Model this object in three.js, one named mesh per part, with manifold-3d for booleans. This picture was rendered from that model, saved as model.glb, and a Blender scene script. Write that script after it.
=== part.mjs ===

-------------------------

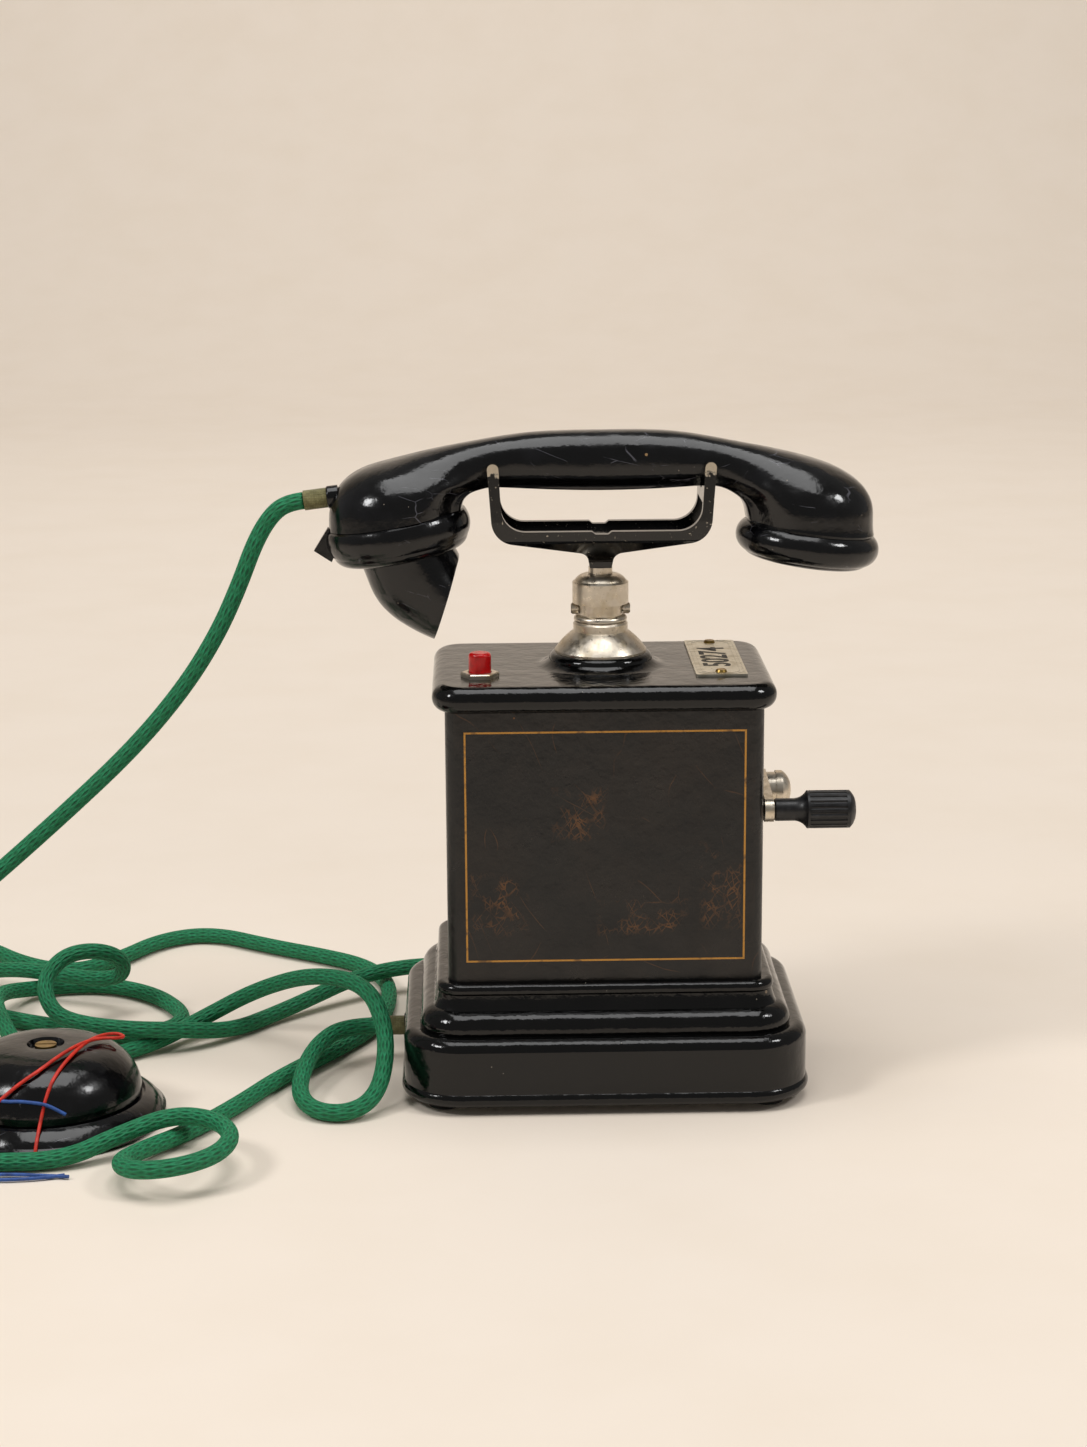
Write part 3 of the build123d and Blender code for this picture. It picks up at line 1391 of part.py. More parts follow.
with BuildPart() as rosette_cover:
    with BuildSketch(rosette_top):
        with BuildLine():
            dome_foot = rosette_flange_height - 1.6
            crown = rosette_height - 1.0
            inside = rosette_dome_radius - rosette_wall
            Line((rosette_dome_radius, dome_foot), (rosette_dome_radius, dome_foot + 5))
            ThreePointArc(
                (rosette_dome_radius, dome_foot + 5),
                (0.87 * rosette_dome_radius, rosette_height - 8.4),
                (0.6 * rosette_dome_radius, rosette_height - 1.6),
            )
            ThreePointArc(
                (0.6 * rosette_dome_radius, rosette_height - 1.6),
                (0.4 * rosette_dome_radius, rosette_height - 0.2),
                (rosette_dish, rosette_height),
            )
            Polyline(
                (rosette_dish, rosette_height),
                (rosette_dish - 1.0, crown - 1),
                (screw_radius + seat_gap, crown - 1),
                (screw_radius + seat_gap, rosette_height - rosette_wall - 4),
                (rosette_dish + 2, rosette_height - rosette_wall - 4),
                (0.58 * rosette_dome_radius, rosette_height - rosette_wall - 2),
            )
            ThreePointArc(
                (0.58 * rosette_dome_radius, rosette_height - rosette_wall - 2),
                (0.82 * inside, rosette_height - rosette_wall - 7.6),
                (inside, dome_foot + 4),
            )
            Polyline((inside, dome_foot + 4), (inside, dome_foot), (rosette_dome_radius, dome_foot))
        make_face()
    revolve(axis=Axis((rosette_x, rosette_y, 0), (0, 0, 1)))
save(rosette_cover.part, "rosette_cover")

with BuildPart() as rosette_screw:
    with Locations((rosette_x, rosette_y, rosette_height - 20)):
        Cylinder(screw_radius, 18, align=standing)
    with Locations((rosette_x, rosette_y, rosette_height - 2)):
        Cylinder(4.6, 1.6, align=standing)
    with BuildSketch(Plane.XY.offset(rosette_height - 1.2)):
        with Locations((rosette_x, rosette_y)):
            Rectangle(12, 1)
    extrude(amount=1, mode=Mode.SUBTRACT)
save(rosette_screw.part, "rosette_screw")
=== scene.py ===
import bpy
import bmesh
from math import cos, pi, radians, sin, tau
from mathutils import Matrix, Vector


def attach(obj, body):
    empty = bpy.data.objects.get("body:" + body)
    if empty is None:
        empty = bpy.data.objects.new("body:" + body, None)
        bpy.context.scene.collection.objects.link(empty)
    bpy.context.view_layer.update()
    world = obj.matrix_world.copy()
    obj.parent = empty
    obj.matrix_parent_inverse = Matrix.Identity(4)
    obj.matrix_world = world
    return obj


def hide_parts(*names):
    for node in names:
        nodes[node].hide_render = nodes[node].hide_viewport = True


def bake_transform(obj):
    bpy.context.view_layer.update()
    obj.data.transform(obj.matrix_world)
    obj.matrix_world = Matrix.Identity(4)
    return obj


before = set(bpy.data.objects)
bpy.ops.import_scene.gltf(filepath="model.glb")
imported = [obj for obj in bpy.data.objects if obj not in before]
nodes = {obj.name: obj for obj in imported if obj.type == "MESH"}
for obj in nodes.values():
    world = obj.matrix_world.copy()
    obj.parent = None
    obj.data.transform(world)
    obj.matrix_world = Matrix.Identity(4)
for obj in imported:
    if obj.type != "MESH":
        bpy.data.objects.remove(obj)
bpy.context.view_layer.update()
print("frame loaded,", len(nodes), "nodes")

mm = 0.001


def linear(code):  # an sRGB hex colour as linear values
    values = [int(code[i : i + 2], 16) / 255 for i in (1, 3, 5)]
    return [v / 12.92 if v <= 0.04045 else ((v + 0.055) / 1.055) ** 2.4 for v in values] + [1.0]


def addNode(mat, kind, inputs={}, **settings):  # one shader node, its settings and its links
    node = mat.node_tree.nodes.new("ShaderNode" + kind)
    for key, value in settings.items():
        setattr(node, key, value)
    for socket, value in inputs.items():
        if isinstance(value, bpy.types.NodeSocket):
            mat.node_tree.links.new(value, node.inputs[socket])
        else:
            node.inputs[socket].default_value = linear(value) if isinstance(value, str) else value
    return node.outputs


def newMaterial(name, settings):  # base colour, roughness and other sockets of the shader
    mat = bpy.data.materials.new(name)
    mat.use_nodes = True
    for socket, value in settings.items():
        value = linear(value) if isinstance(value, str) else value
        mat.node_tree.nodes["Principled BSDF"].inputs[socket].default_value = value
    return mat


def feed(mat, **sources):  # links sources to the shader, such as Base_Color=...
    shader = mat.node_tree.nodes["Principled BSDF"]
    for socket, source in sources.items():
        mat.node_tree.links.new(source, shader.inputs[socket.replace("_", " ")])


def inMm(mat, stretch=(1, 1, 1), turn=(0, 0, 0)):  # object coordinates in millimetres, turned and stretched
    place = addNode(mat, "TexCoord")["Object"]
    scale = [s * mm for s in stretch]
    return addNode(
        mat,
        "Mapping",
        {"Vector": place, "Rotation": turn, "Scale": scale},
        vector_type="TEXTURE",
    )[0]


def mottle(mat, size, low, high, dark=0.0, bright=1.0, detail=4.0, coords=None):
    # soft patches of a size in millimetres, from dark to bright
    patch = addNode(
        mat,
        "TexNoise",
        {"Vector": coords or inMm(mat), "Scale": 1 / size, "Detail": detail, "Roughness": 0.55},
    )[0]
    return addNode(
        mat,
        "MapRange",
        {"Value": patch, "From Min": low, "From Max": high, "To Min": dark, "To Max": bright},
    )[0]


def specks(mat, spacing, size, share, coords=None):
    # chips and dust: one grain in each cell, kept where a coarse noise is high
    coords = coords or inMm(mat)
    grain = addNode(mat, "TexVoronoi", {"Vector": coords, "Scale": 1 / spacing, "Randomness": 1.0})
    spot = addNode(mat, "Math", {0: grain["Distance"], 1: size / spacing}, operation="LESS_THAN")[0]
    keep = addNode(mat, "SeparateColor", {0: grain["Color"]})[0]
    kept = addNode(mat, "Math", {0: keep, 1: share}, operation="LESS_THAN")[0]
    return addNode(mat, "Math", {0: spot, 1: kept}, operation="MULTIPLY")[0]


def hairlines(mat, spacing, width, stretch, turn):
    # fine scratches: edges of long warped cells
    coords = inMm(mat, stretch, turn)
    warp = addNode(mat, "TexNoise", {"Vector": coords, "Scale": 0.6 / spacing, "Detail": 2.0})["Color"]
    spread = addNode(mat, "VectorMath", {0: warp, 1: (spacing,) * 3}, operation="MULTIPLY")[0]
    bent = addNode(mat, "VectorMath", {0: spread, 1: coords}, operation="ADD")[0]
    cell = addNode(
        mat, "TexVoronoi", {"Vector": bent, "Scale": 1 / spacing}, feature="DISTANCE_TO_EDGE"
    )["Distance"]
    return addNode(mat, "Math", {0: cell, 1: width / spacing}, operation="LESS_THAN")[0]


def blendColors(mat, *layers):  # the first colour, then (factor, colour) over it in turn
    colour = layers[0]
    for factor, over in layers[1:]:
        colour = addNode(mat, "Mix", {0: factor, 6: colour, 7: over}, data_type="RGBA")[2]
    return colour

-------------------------

(Problem description): Begin at the line that has "bpy.context.scene.collection.objects.link(empty)" in the entries above; stop after the line that has "return node.outputs". Transcribe exactly those lines and no others.

(Solution):
        bpy.context.scene.collection.objects.link(empty)
    bpy.context.view_layer.update()
    world = obj.matrix_world.copy()
    obj.parent = empty
    obj.matrix_parent_inverse = Matrix.Identity(4)
    obj.matrix_world = world
    return obj


def hide_parts(*names):
    for node in names:
        nodes[node].hide_render = nodes[node].hide_viewport = True


def bake_transform(obj):
    bpy.context.view_layer.update()
    obj.data.transform(obj.matrix_world)
    obj.matrix_world = Matrix.Identity(4)
    return obj


before = set(bpy.data.objects)
bpy.ops.import_scene.gltf(filepath="model.glb")
imported = [obj for obj in bpy.data.objects if obj not in before]
nodes = {obj.name: obj for obj in imported if obj.type == "MESH"}
for obj in nodes.values():
    world = obj.matrix_world.copy()
    obj.parent = None
    obj.data.transform(world)
    obj.matrix_world = Matrix.Identity(4)
for obj in imported:
    if obj.type != "MESH":
        bpy.data.objects.remove(obj)
bpy.context.view_layer.update()
print("frame loaded,", len(nodes), "nodes")

mm = 0.001


def linear(code):  # an sRGB hex colour as linear values
    values = [int(code[i : i + 2], 16) / 255 for i in (1, 3, 5)]
    return [v / 12.92 if v <= 0.04045 else ((v + 0.055) / 1.055) ** 2.4 for v in values] + [1.0]


def addNode(mat, kind, inputs={}, **settings):  # one shader node, its settings and its links
    node = mat.node_tree.nodes.new("ShaderNode" + kind)
    for key, value in settings.items():
        setattr(node, key, value)
    for socket, value in inputs.items():
        if isinstance(value, bpy.types.NodeSocket):
            mat.node_tree.links.new(value, node.inputs[socket])
        else:
            node.inputs[socket].default_value = linear(value) if isinstance(value, str) else value
    return node.outputs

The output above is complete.